Nurse Gayle came back with three syringes and I proudly took the first two with only a small wince. But it was as she was dabbing my arm with antiseptic and asking me if the typhoid or hep A hurt more, that the room started spinning and I felt like I was going to throw up. I stopped her mid-dab and asked for some water. She escorted me to this magic chair which resembles a reclining lawn chair crossed with one that you find in a dentist's office. I'm pretty positive that the magic chair kept me from fainting because after 10 seconds of laying in it I felt completely fine. I got to lay in the chair for my last shot and made it through sans dizziness. (Yellow fever however was by far the worst of the three... it totally felt like she was threading the needle through my tricep.) I was all done, but was informed that I wasn't allowed to leave the magic chair until the color came back into my face.

And now my poor left arm is limply hanging at my side... it became apparent how sore it was when I cringed while turning the steering wheel and shutting the car door. I am afraid to do much more with it other than typing on my laptop so hopefully tomorrow I will stop being such a baby.

Wednesday, August 13, 2008

Wake-up Call

I very rarely answer unknown numbers but today when I recognized the 414 area code I thought maybe it might be one of the many appointments I have scheduled these next two weeks calling to confirm.

Me: Hello?
Unknown caller: Elisabet?
Me (confused): Um, this is Liz.
Unknown caller: Elisabet? Soy Catalina del GB... and then a whole lot of stuff I can't understand.

Definitely not a confirmation, but rather my future boss in Colombia wondering how my visa process is going. I fumbled through the entire conversation with my extremely awkward Spanish trying to explain that one of the forms was outdated and had to be filled out again, thus prolonging the process. I think she is worried that I will arrive after most other teachers and wants me to email her as soon as I go to the Consulate and get my visa. I immediately sent a follow-up email after to make sure I understood everything correctly. I can't wait for the day when I can just rattle off Spanish without sounding like a fool.

I'll add a few more details on my traineeship since my last post seems to be lacking just a bit. I fly into Bogotá on Aug. 27th and begin my 10-month traineeship on Sept. 1st. I'll be teaching English at a private academy just north of the city for either elementary school kids or high schoolers. The living situation is not exactly figured out, but I'm counting on the AIESECers to figure that out for me. Bogotá has 5 LCs, and the one that raised my traineeship is AIESEC Andes which has about 80 total members and 50 active members. I gchat my TN manager almost every day which has definitely calmed any sort of nerves I have about moving to a foreign city with a population of 7.5 million.

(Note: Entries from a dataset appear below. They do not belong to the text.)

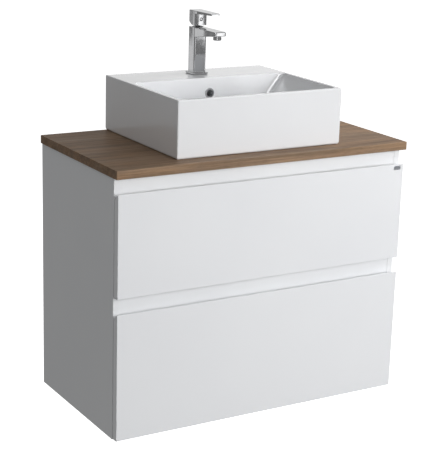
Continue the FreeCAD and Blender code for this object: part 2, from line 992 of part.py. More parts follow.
def trap_nuts(axis_at, outlet_at):
    """The three union nuts: waste to inlet pipe, inlet pipe to bottle, and bottle to outlet pipe."""
    pipe = cells.trap_pipe_radius + trap_bore_gap
    tail = cells.waste_radius + slip
    spigot = thread_radius + trap_bore_gap
    level = cells.trap_level
    spigot_end = 50 - cells.drain_back
    inlet_nut = [
        (pipe, -12),
        (nut_radius, -12),
        (nut_radius + 1, -10),
        (nut_radius + 1, 20),
        (tail, 20),
        (tail, 0.5),
        (pipe, 0.5),
    ]
    top_nut = [
        (pipe, level + 52),
        (pipe, level + 46.2),
        (spigot, level + 46.2),
        (spigot, level + 33),
        (nut_radius, level + 33),
        (nut_radius, level + 50),
        (nut_radius - 2, level + 52),
    ]
    outlet_nut = [
        (spigot, spigot_end - 10),
        (nut_radius, spigot_end - 10),
        (nut_radius, spigot_end + 6),
        (nut_radius - 2, spigot_end + 8),
        (pipe, spigot_end + 8),
        (pipe, spigot_end + 0.3),
        (spigot, spigot_end + 0.3),
    ]
    nuts = [
        turned("trap_inlet_nut", inlet_nut, axis_at),
        turned("trap_top_nut", top_nut, axis_at),
        turned("trap_outlet_nut", outlet_nut, outlet_at, "y"),
    ]
    keep(group("trap_nuts", *nuts), "trap_nuts")


def trap_bottle(axis_at):
    """The bottle with its threaded neck and side spigot, and the cup screwed on from below."""
    pipe = cells.trap_pipe_radius
    bottle = cells.trap_radius
    level = cells.trap_level
    wall = 3
    shell = turned(
        "trap_shell",
        [
            (bottle - wall, level - 30),
            (bottle, level - 30),
            (bottle, level + 26),
            (bottle - 8, level + 32),
            (thread_radius, level + 32),
            (thread_radius, level + 46),
            (pipe + 0.2, level + 46),
            (pipe + 0.2, level + 28),
            (bottle - 9, level + 28),
            (bottle - wall, level + 23),
        ],
        axis_at,
    )
    spigot = rod("trap_spigot", thread_radius, (0, 28 - cells.drain_back, level), 22, "y")
    spigot_bore = rod("trap_spigot_bore", pipe + 0.2, (0, 20 - cells.drain_back, level), 40, "y")
    keep(cut("trap_bottle", fuse("trap_solid", shell, spigot), spigot_bore), "trap_bottle")
    cup = [
        (0, level - 78),
        (20, level - 78),
        (bottle, level - 66),
        (bottle + 2, level - 48),
        (bottle + 2, level - 30),
        (bottle - wall, level - 30),
        (bottle - wall, level - 62),
        (18, level - 74),
        (0, level - 74),
    ]
    keep(turned("trap_cup", cup, axis_at), "trap_cup")


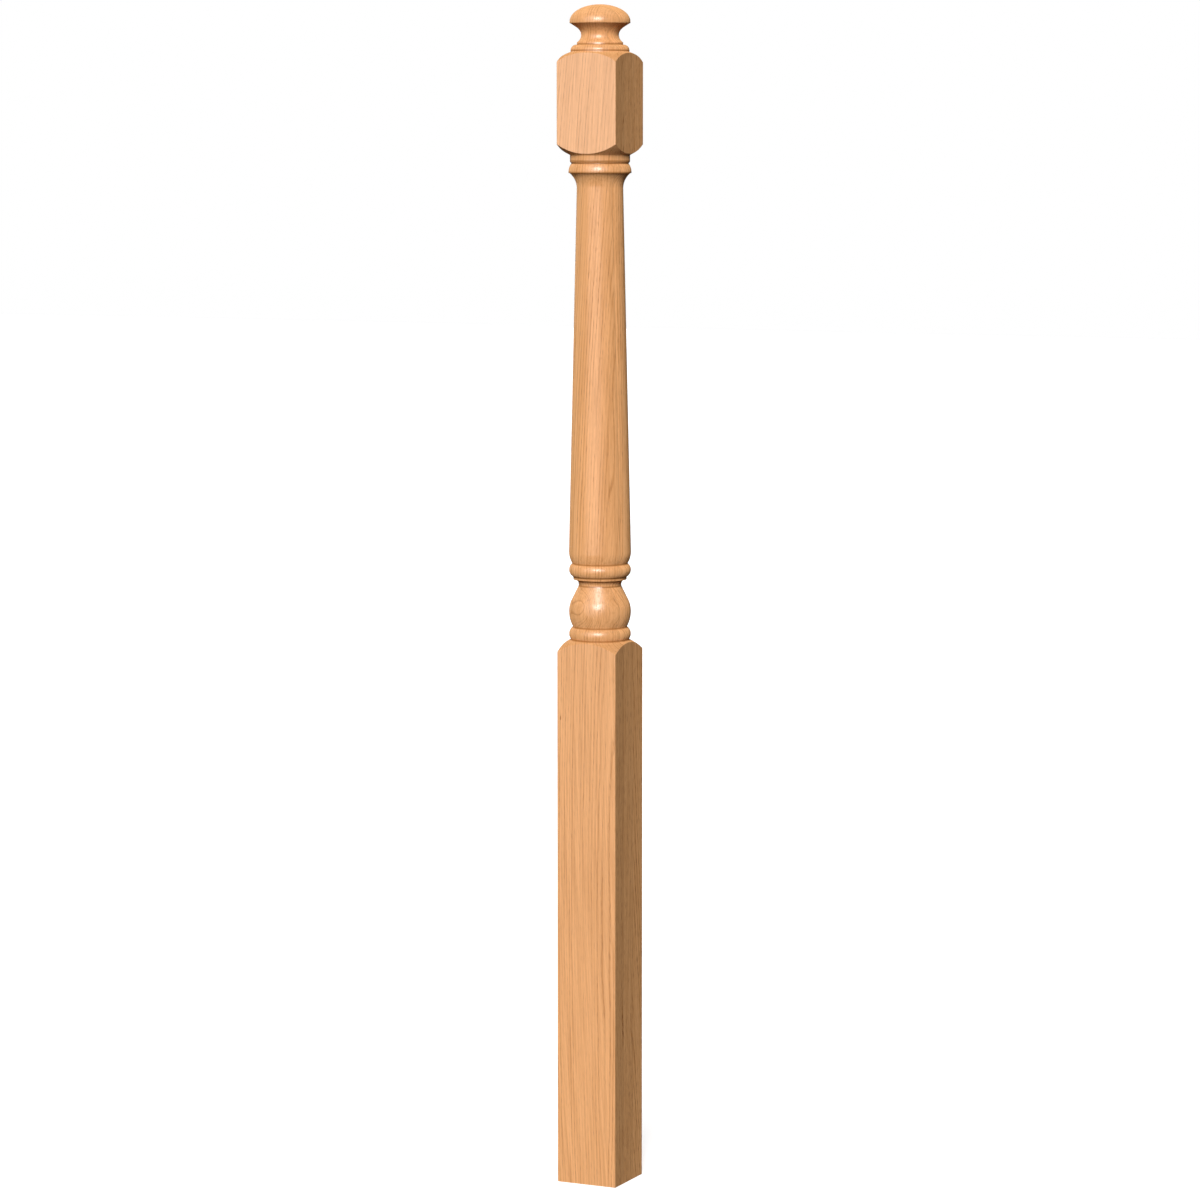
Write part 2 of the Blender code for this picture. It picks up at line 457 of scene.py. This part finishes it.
# %% A helper for shader nodes
class Recipe:
    """Adds nodes to one material, with a value or another node's output for each input."""

    def __init__(self, material):
        material.use_nodes = True
        self.nodes = material.node_tree.nodes
        self.links = material.node_tree.links

    def feed(self, socket, value):
        if isinstance(value, bpy.types.NodeSocket):
            self.links.new(value, socket)
        else:
            socket.default_value = value

    def math(self, operation, *values):
        node = self.nodes.new("ShaderNodeMath")
        node.operation = operation
        for socket, value in zip(node.inputs, values):
            self.feed(socket, value)
        return node.outputs[0]

    def point(self, x, y, z):
        node = self.nodes.new("ShaderNodeCombineXYZ")
        for socket, value in zip(node.inputs, (x, y, z)):
            self.feed(socket, value)
        return node.outputs[0]

    def noise(self, place, scale, detail=2.0, roughness=0.5):
        node = self.nodes.new("ShaderNodeTexNoise")
        self.feed(node.inputs["Vector"], place)
        node.inputs["Scale"].default_value = scale
        node.inputs["Detail"].default_value = detail
        node.inputs["Roughness"].default_value = roughness
        return node.outputs["Fac"]

    def cells(self, place, scale):
        """How far a point is from the middle of its cell, for dots and dashes."""
        node = self.nodes.new("ShaderNodeTexVoronoi")
        self.feed(node.inputs["Vector"], place)
        node.inputs["Scale"].default_value = scale
        return node.outputs["Distance"]

    def spread(self, value, low, high, new_low=0.0, new_high=1.0):
        """Eases from new_low to new_high as value goes from low to high."""
        node = self.nodes.new("ShaderNodeMapRange")
        node.interpolation_type = "SMOOTHSTEP"
        for socket, given in zip(node.inputs, (value, low, high, new_low, new_high)):
            self.feed(socket, given)
        return node.outputs[0]

    def tint(self, amount, low, high):
        node = self.nodes.new("ShaderNodeMix")
        node.data_type = "RGBA"
        self.feed(node.inputs["Factor"], amount)
        self.feed(node.inputs["A"], low)
        self.feed(node.inputs["B"], high)
        return node.outputs["Result"]

    def brighten(self, colour, amount):
        node = self.nodes.new("ShaderNodeVectorMath")
        node.operation = "SCALE"
        self.feed(node.inputs[0], colour)
        self.feed(node.inputs["Scale"], amount)
        return node.outputs[0]


print("ready to mix materials")


# %% [markdown]
# ### Boards and rings
# For each board: where the heart of its tree lies near the foot of the column, towards X and Y from
# the post's axis, and how far it leans per metre of height. The trunk was also bowed a little and grew
# thinner towards its top. All of that makes arches: rings that are not quite upright leave the wood
# one after another as the eye goes up. Rings also bulge round small swellings in the trunk, short or
# drawn out along it, and where a surface cuts through a bulge, they come out as ovals.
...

So until I leave I will be hanging out in Cedarburg trying to keep myself busy with unpacking, repacking, dogsitting, and obsessing over the Olympics. Yesterday was my last day in Madison and leaving was somewhat bittersweet. You don't realize how big a five-bedroom apartment is until you spend four days cleaning and throwing away over 20 bags of garbage/things we have no idea what to do with since there is no more room in the car. I hadn't eaten a thing all day and left 4 hours later than I had originally planned. But as I drove out of the 438 driveway tears started rolling down my cheeks when I realized that I was leaving a city that I have grown to know and love and a life that has made up the last four years has come to an end. It's so weird to not be going back to school in the fall, but I am ready for what the next year has in store for me (even with my rusty Spanish skills).